Linked by Thom Holwerda on Sat 23rd Dec 2006 00:48 UTC, submitted by dumbkiwi
KDE This is a response to the article yesterday on the progress of GNOME and KDE. Aaron Seigo, a lead KDE developer, sets out the current state of progress with KDE 4, pointing out that KDE 4 is on track for a release in mid 2007. "Thom points to a quote from me that our goal is to have a 4.0 ready sometime in the first half of next year. That gives us until sometime in June and I'm still thinking we can make it."
E-mail Print r 37   87 Comment(s)
Thread beginning with comment 195669
To read all comments associated with this story, please click here.
Another response
by thebluesgnr on Sat 23rd Dec 2006 14:35 UTC
Member since:

Below is my own reply to the recent article published by OSNews:

In 2001, both Apple and Microsoft released their last major revisions; Apple released Mac OS X 10.0 on March 24, while Microsoft followed shortly after with Windows XP on October. For the proprietary desktop, therefore, 2001 was an important year. Since then, we have continiously been fed point releases and service packs which added bits of functionaility and speed improvements, but no major revision has yet seen the light of day. What's going on?

Both Apple and Microsoft have some serious problems which cannot be solved easily. Cocoa and Objective-C have an alarming shortage of industry adoption, and you do not need a degree at MIT to understand what that means: less quality assurance, and a slower bug fixing pace. Cocoa of course is the base on which Mac OS X is built, and hence any problems with it will have their effects on Mac OS.

The second big problem with Mac OS is that it lacks any form of a vision, a goal, for the next big revision. Mac OS XI is not even that- a name. There is not even one line of code for Mac OS XI, not even a goal or feature description. All Mac OS XI has are some random ideas by random people in random places. There is nobody actually working on defining what Mac OS XI should become, and hence the chances that Mac OS XI sees any light of day in the coming two years is highly dubious. Mac OS XI is supposed to be a radical departure from Mac OS X-current, and you just don't do something like that in a 12 month release cycle. Mac OS XI won't be on your desktop until at least 2009, which will mean that by then, Mac OS will not have seen a major revision in 8 years.

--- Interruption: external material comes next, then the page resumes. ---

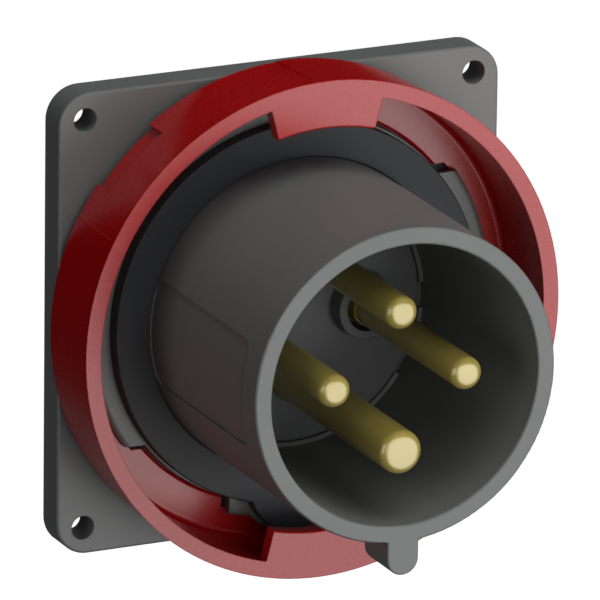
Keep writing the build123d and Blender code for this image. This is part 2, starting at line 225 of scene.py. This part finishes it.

On the other side of the river the future may seem a little brighter, but do not let appearances fool you. Microsoft might have had a vision for what Windows Vista should have become, but with vision alone you will not actually get anywhere. Microsoft developers were indeed planning big things for Vista-- but that is not what they delivered. Show me what the results are. Vista was supposed to be outdated out by now, with a release somewhere in 2003. However, if you now take a look at the latest Vista build-- it is just XP, but uglier. We've been hearing WinFS this and NGSCB that for a very long time now; however, nothing solid has emerged.

In the meantime, the competition has not exactly been standing still. GNOME has continuously been improving its desktop, adding new and sometimes even innovative features, while also increasing the desktop's speed with every release. GNOME 2.18 is scheduled for the first half of 2007, and even though what we have been showed so far is not really revolutionary, some previously 'top secret' features such as compiz are maturing quite fastly. I think GNOME's recent track record in delivering allows us to believe this.

KDE has not been resting on its laurels either. KDE 4 builds are already available for testers and developers. Many anti-FOSS trolls complain that KDE 4 is nothing more than KDE 3 with a new Qt version, but anyone with an open mind who followed it for a short period of time (including me) realises this is absolutely not the case-- in any case, we can say that all people used to KDE 3 will definitely view KDE 4 as a major upgrade, and in the end, that is what really matters.

The proprietary software world will not have any answers ready to GNOME's and KDE's big releases for at least the coming five years. Has the proprietary bubble burst? I would not go as far as saying that; however, it is certainly about to, and unless the Microsoft and Apple teams get a move on, it will do so shortly.
Which is a great.

Reply Score: 5

RE: Another response
by smitty on Sun 24th Dec 2006 06:39 in reply to "Another response"
smitty Member since:

Sometimes I wish we could mod posts up to +10 or +20 instead of just +5. If you haven't read the post I'm replying to yet, then do so now!